# Supplied material
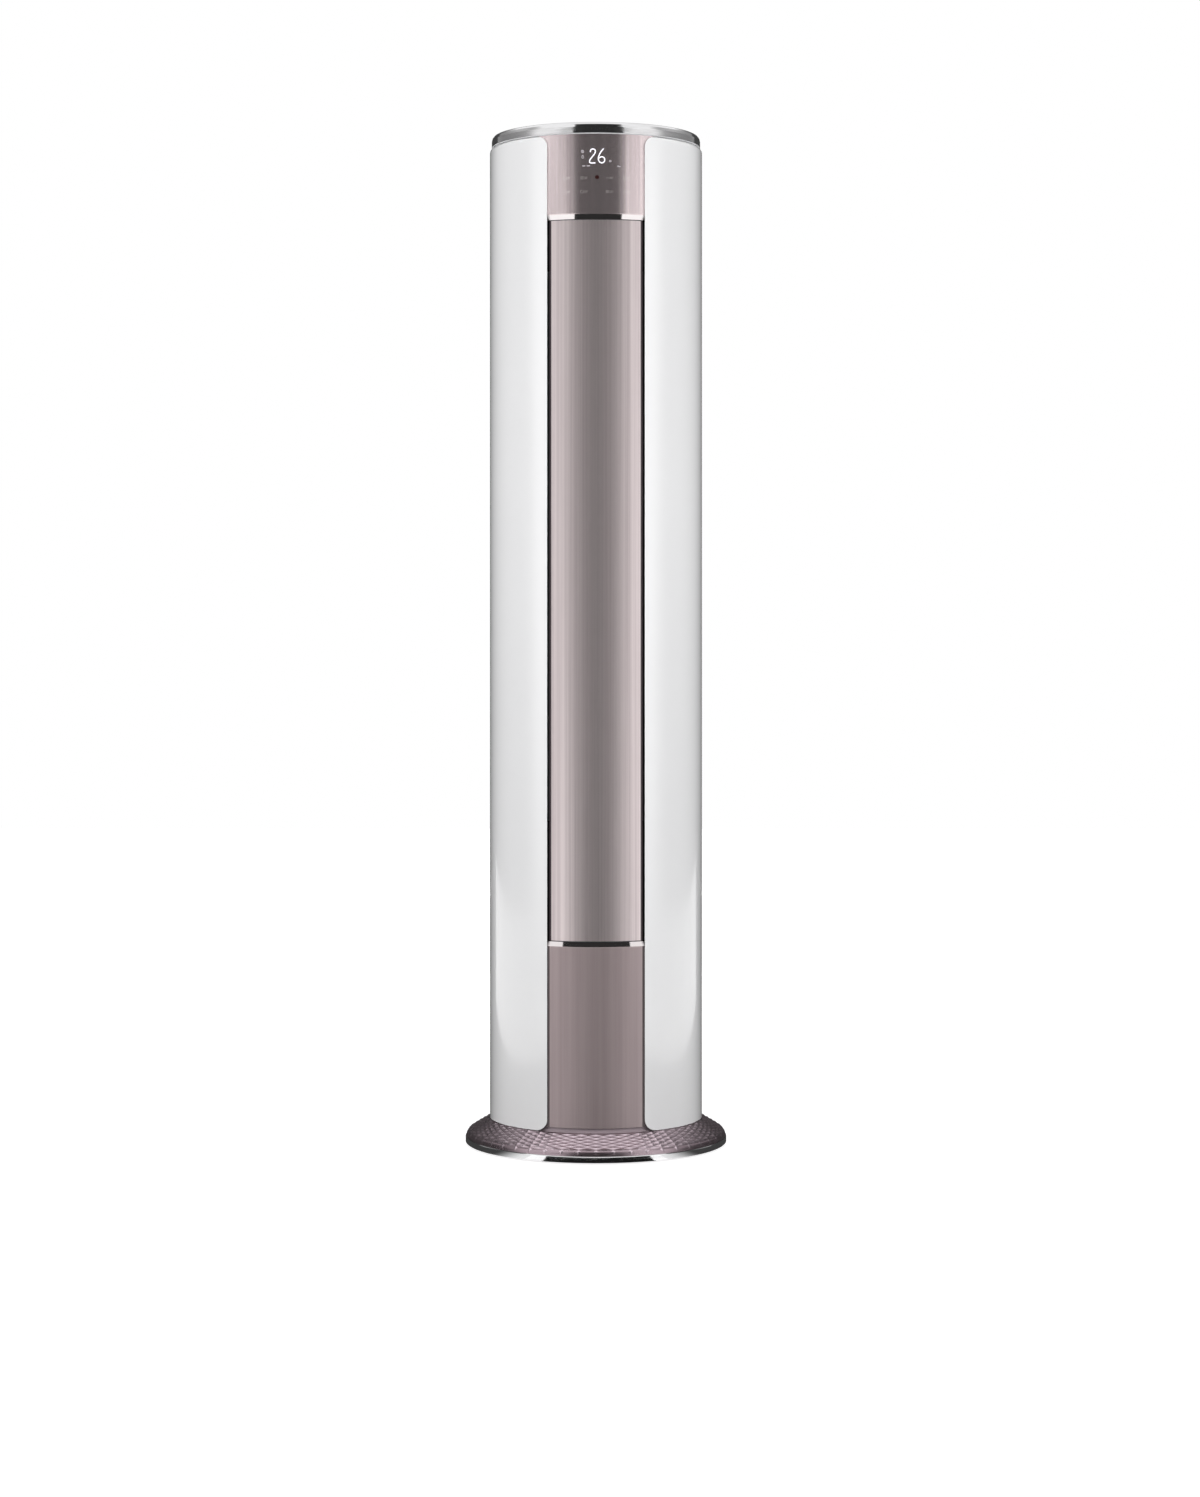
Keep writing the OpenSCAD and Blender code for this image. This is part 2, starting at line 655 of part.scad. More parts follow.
module pipe_grommet() color("black") difference() {
    translate([0, skin_in - 9, outlet_z]) rotate([-90, 0, 0]) union() {
        cylinder(h = 14, r = outlet_r + 3 - seat);
        translate([0, 0, 6]) cylinder(h = 9, r = outlet_r + 8);
    }
    translate([0, skin_in - 20, outlet_z]) rotate([-90, 0, 0]) cylinder(h = 40, r = outlet_r);
    difference() {
        rod([0, 0], outlet_z - 60, outlet_z + 60, body_r + seat, $fn = 720);
        translate([0, 0, outlet_z]) rotate([-90, 0, 0]) cylinder(h = body_r + 10, r = outlet_r + 2.9);
    }
}

module cable_gland() color("black") rotate([0, 0, gland_az - 90]) translate([0, 0, outlet_z])
    rotate([0, 90, 0]) difference() {
        union() {
            translate([0, 0, body_r + seat]) cylinder(h = 6, r = 12, $fn = 6);
            translate([0, 0, skin_in - 8]) cylinder(h = skin_t + 18, r = gland_r);
            translate([0, 0, skin_in - 6]) cylinder(h = 5, r = 12, $fn = 6);
        }
        translate([0, 0, skin_in - 20]) cylinder(h = 50, r = 4);
    }

// Strap that ties the top of the column to the wall behind.
bracket_z = side_top - 59;
module wall_bracket() color("silver") difference() {
    union() {
        translate([-50, body_r + 4, bracket_z]) cube([100, 2, 30]);
        translate([-20, body_r - 6, bracket_z]) cube([40, 11, 30]);
    }
    rod([0, 0], bracket_z - over, bracket_z + 31, body_r + seat, $fn = 720);
    for (x = [-38, 38]) translate([x, body_r, bracket_z + 15]) rotate([-90, 0, 0]) cylinder(h = 10, r = 3.5);
}

module case_screws() color("silver") at_screws() {
    translate([0, 0, skin_in - 6]) cylinder(h = 8, r = screw_r - 0.1);
    translate([0, 0, body_r + 0.1]) cylinder(h = 1.8, r = 3.6);
    translate([0, 0, skin_in]) cylinder(h = skin_t + 1, r = screw_r - 0.1);
}

// Foot: a pressed dome on a bright rim, round a steel base plate on rubber feet.
rim_z = 3;
module base_plate() color("dimgray") difference() {
    union() {
        rod([0, 0], base_plate_z, plate_top, plinth_r);
        tube(plinth_r - 2.5, plinth_r, base_plate_z, base_h + 13);
    }
    for (k = [0 : 3])
        rod(at(anchor_pcd / 2, 45 + 90 * k), base_plate_z - over, plate_top + over, anchor_hole_r);
}

skirt_wall = 2.5;
skirt_r = base_d / 2 - 1.5;
skirt_turn = 90 - foot_slope;
function skirt_arc(r, a) = [skirt_r - foot_round_r, rim_z + rim_h] + r * [cos(a), sin(a)];
function slope_z(p, r) = p[1] + (p[0] - r) * tan(foot_slope);
module base_skirt() color("tan") {
    inner_r = foot_round_r - skirt_wall;
    outer_turn = skirt_arc(foot_round_r, skirt_turn);
    inner_turn = skirt_arc(inner_r, skirt_turn);
    top_z = slope_z(outer_turn, body_r);
    rotate_extrude() {
        polygon(concat([[plinth_r + seat, top_z - skirt_wall], [plinth_r + seat, top_z], [body_r, top_z]],
            [for (i = [0 : 6]) skirt_arc(foot_round_r, skirt_turn * (1 - i / 6))],
            [for (i = [0 : 6]) skirt_arc(inner_r, skirt_turn * i / 6)],
            [[body_r - 0.6, slope_z(inner_turn, body_r)]]));
        translate([skirt_r - 4.5, rim_z]) square([2.7, rim_h + 1]);
    }
    for (k = [0 : 11]) rotate([0, 0, 30 * k + 15]) rotate([90, 0, 0]) translate([0, 0, -1])
        linear_extrude(2) polygon([[plinth_r + seat, base_plate_z], [skirt_r - 4, base_plate_z],
            [skirt_r - 4, rim_z + rim_h], [inner_turn[0] - 6, inner_turn[1] + 1.2],
            [body_r, top_z - 1.5], [plinth_r + seat, top_z - 1.5]]);
}

module base_trim_ring() color("white") rotate_extrude() {
    r1 = base_d / 2;
    polygon([[r1 - 3, rim_z], [r1 - 1, rim_z], [r1, rim_z + 1], [r1, rim_z + rim_h - 1.3],
        [r1 - 1, rim_z + rim_h - seat], [r1 - 3, rim_z + rim_h - seat]]);
}

module base_feet() color("black") for (k = [0 : 5]) rod(at(plinth_r - 16, 60 * k), 0, base_plate_z, 12);

// Door: an aluminium skin on a ribbed liner, with a tongue at the top and the bottom.
module door_skin() color("rosybrown")
    sector(door_r - door_skin_t, door_r, -door_half_az, door_half_az, door_bottom, door_top);

module door_liner() color("dimgray") {
    half = door_half_az - 0.3;
    z0 = door_bottom + 2;
    rows = 10;
    row_h = (door_h - 4) / rows;
    difference() {
        sector(liner_in, liner_r, -half, half, z0, z0 + rows * row_h);
        for (k = [0 : rows - 1], m = [-1 : 1])
            sector(liner_in - over, liner_r - 1.5, m * 17 - 7.5, m * 17 + 7.5,
                z0 + k * row_h + 3, z0 + (k + 1) * row_h - 3);
    }
    sector(tongue_in, tongue_r, -half, half, z0 + rows * row_h - 1, top_shelf_z - 3.2);
    sector(tongue_in, tongue_r, -half, half, rail_shelf_top + 2.8, z0 + 1);
}

// Teeth of the rack and the pinion. Both are shallow, so that they pass each other freely.
tooth_head = 0.6 * gear_module;
tooth_foot = 0.85 * gear_module;
tooth_half = PI * gear_module / 4 - 0.17;
rack_step = 360 / round(2 * rack_pitch_r / gear_module);
module door_rack() color("white") {
    first = -round((door_half_az + 5.4) / rack_step);
    last = round((door_half_az - 0.2) / rack_step);
    root = rack_pitch_r + tooth_foot;
    sector(root, tongue_in - seat, (first - 0.5) * rack_step, (last + 0.5) * rack_step,
        rack_z, rack_z + rack_h, $fn = 720);
    for (k = [first : last]) rotate([0, 0, k * rack_step - 90]) translate([0, 0, rack_z])
        linear_extrude(rack_h) polygon([
            [root + 0.3, -tooth_half - 0.45], [root + 0.3, tooth_half + 0.45],
            [rack_pitch_r, tooth_half], [rack_pitch_r - tooth_head, tooth_half - 0.36],
            [rack_pitch_r - tooth_head, 0.36 - tooth_half], [rack_pitch_r, -tooth_half]]);
}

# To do
Please repeat the listing exactly, with nothing left out.

# Output for this task
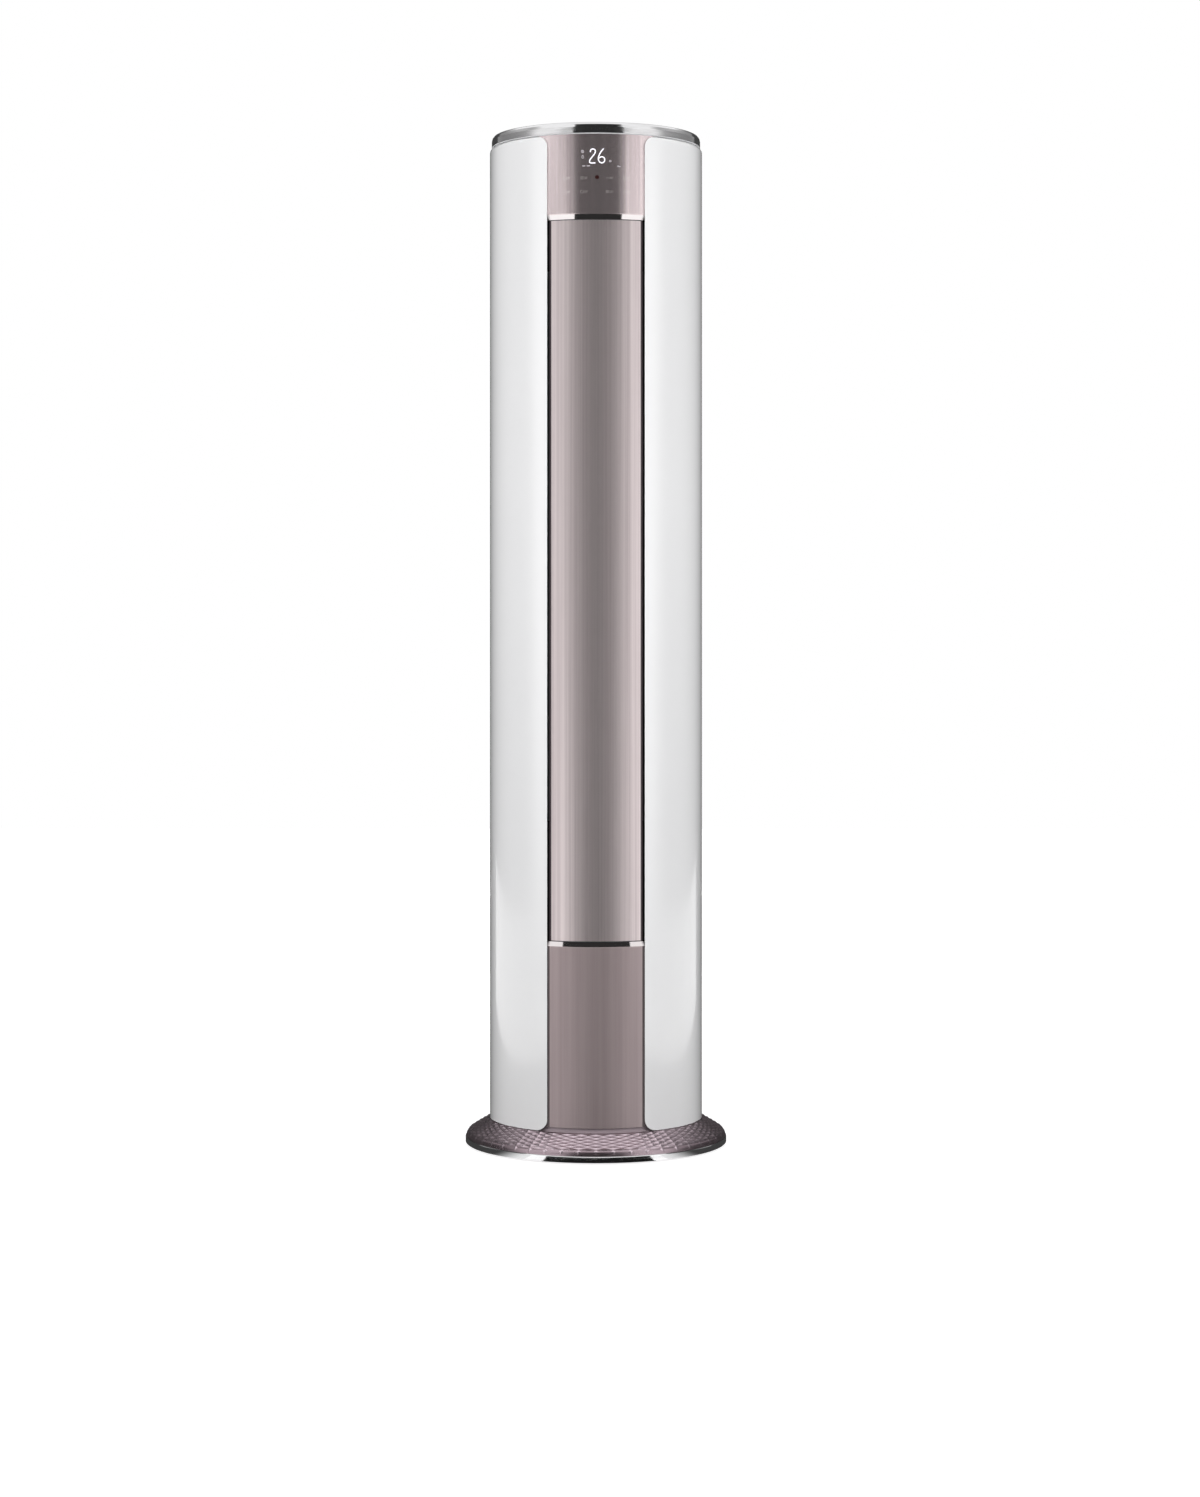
Keep writing the OpenSCAD and Blender code for this image. This is part 2, starting at line 655 of part.scad. More parts follow.
module pipe_grommet() color("black") difference() {
    translate([0, skin_in - 9, outlet_z]) rotate([-90, 0, 0]) union() {
        cylinder(h = 14, r = outlet_r + 3 - seat);
        translate([0, 0, 6]) cylinder(h = 9, r = outlet_r + 8);
    }
    translate([0, skin_in - 20, outlet_z]) rotate([-90, 0, 0]) cylinder(h = 40, r = outlet_r);
    difference() {
        rod([0, 0], outlet_z - 60, outlet_z + 60, body_r + seat, $fn = 720);
        translate([0, 0, outlet_z]) rotate([-90, 0, 0]) cylinder(h = body_r + 10, r = outlet_r + 2.9);
    }
}

module cable_gland() color("black") rotate([0, 0, gland_az - 90]) translate([0, 0, outlet_z])
    rotate([0, 90, 0]) difference() {
        union() {
            translate([0, 0, body_r + seat]) cylinder(h = 6, r = 12, $fn = 6);
            translate([0, 0, skin_in - 8]) cylinder(h = skin_t + 18, r = gland_r);
            translate([0, 0, skin_in - 6]) cylinder(h = 5, r = 12, $fn = 6);
        }
        translate([0, 0, skin_in - 20]) cylinder(h = 50, r = 4);
    }

// Strap that ties the top of the column to the wall behind.
bracket_z = side_top - 59;
module wall_bracket() color("silver") difference() {
    union() {
        translate([-50, body_r + 4, bracket_z]) cube([100, 2, 30]);
        translate([-20, body_r - 6, bracket_z]) cube([40, 11, 30]);
    }
    rod([0, 0], bracket_z - over, bracket_z + 31, body_r + seat, $fn = 720);
    for (x = [-38, 38]) translate([x, body_r, bracket_z + 15]) rotate([-90, 0, 0]) cylinder(h = 10, r = 3.5);
}

module case_screws() color("silver") at_screws() {
    translate([0, 0, skin_in - 6]) cylinder(h = 8, r = screw_r - 0.1);
    translate([0, 0, body_r + 0.1]) cylinder(h = 1.8, r = 3.6);
    translate([0, 0, skin_in]) cylinder(h = skin_t + 1, r = screw_r - 0.1);
}

// Foot: a pressed dome on a bright rim, round a steel base plate on rubber feet.
rim_z = 3;
module base_plate() color("dimgray") difference() {
    union() {
        rod([0, 0], base_plate_z, plate_top, plinth_r);
        tube(plinth_r - 2.5, plinth_r, base_plate_z, base_h + 13);
    }
    for (k = [0 : 3])
        rod(at(anchor_pcd / 2, 45 + 90 * k), base_plate_z - over, plate_top + over, anchor_hole_r);
}

skirt_wall = 2.5;
skirt_r = base_d / 2 - 1.5;
skirt_turn = 90 - foot_slope;
function skirt_arc(r, a) = [skirt_r - foot_round_r, rim_z + rim_h] + r * [cos(a), sin(a)];
function slope_z(p, r) = p[1] + (p[0] - r) * tan(foot_slope);
module base_skirt() color("tan") {
    inner_r = foot_round_r - skirt_wall;
    outer_turn = skirt_arc(foot_round_r, skirt_turn);
    inner_turn = skirt_arc(inner_r, skirt_turn);
    top_z = slope_z(outer_turn, body_r);
    rotate_extrude() {
        polygon(concat([[plinth_r + seat, top_z - skirt_wall], [plinth_r + seat, top_z], [body_r, top_z]],
            [for (i = [0 : 6]) skirt_arc(foot_round_r, skirt_turn * (1 - i / 6))],
            [for (i = [0 : 6]) skirt_arc(inner_r, skirt_turn * i / 6)],
            [[body_r - 0.6, slope_z(inner_turn, body_r)]]));
        translate([skirt_r - 4.5, rim_z]) square([2.7, rim_h + 1]);
    }
    for (k = [0 : 11]) rotate([0, 0, 30 * k + 15]) rotate([90, 0, 0]) translate([0, 0, -1])
        linear_extrude(2) polygon([[plinth_r + seat, base_plate_z], [skirt_r - 4, base_plate_z],
            [skirt_r - 4, rim_z + rim_h], [inner_turn[0] - 6, inner_turn[1] + 1.2],
            [body_r, top_z - 1.5], [plinth_r + seat, top_z - 1.5]]);
}

module base_trim_ring() color("white") rotate_extrude() {
    r1 = base_d / 2;
    polygon([[r1 - 3, rim_z], [r1 - 1, rim_z], [r1, rim_z + 1], [r1, rim_z + rim_h - 1.3],
        [r1 - 1, rim_z + rim_h - seat], [r1 - 3, rim_z + rim_h - seat]]);
}

module base_feet() color("black") for (k = [0 : 5]) rod(at(plinth_r - 16, 60 * k), 0, base_plate_z, 12);

// Door: an aluminium skin on a ribbed liner, with a tongue at the top and the bottom.
module door_skin() color("rosybrown")
    sector(door_r - door_skin_t, door_r, -door_half_az, door_half_az, door_bottom, door_top);

module door_liner() color("dimgray") {
    half = door_half_az - 0.3;
    z0 = door_bottom + 2;
    rows = 10;
    row_h = (door_h - 4) / rows;
    difference() {
        sector(liner_in, liner_r, -half, half, z0, z0 + rows * row_h);
        for (k = [0 : rows - 1], m = [-1 : 1])
            sector(liner_in - over, liner_r - 1.5, m * 17 - 7.5, m * 17 + 7.5,
                z0 + k * row_h + 3, z0 + (k + 1) * row_h - 3);
    }
    sector(tongue_in, tongue_r, -half, half, z0 + rows * row_h - 1, top_shelf_z - 3.2);
    sector(tongue_in, tongue_r, -half, half, rail_shelf_top + 2.8, z0 + 1);
}

// Teeth of the rack and the pinion. Both are shallow, so that they pass each other freely.
tooth_head = 0.6 * gear_module;
tooth_foot = 0.85 * gear_module;
tooth_half = PI * gear_module / 4 - 0.17;
rack_step = 360 / round(2 * rack_pitch_r / gear_module);
module door_rack() color("white") {
    first = -round((door_half_az + 5.4) / rack_step);
    last = round((door_half_az - 0.2) / rack_step);
    root = rack_pitch_r + tooth_foot;
    sector(root, tongue_in - seat, (first - 0.5) * rack_step, (last + 0.5) * rack_step,
        rack_z, rack_z + rack_h, $fn = 720);
    for (k = [first : last]) rotate([0, 0, k * rack_step - 90]) translate([0, 0, rack_z])
        linear_extrude(rack_h) polygon([
            [root + 0.3, -tooth_half - 0.45], [root + 0.3, tooth_half + 0.45],
            [rack_pitch_r, tooth_half], [rack_pitch_r - tooth_head, tooth_half - 0.36],
            [rack_pitch_r - tooth_head, 0.36 - tooth_half], [rack_pitch_r, -tooth_half]]);
}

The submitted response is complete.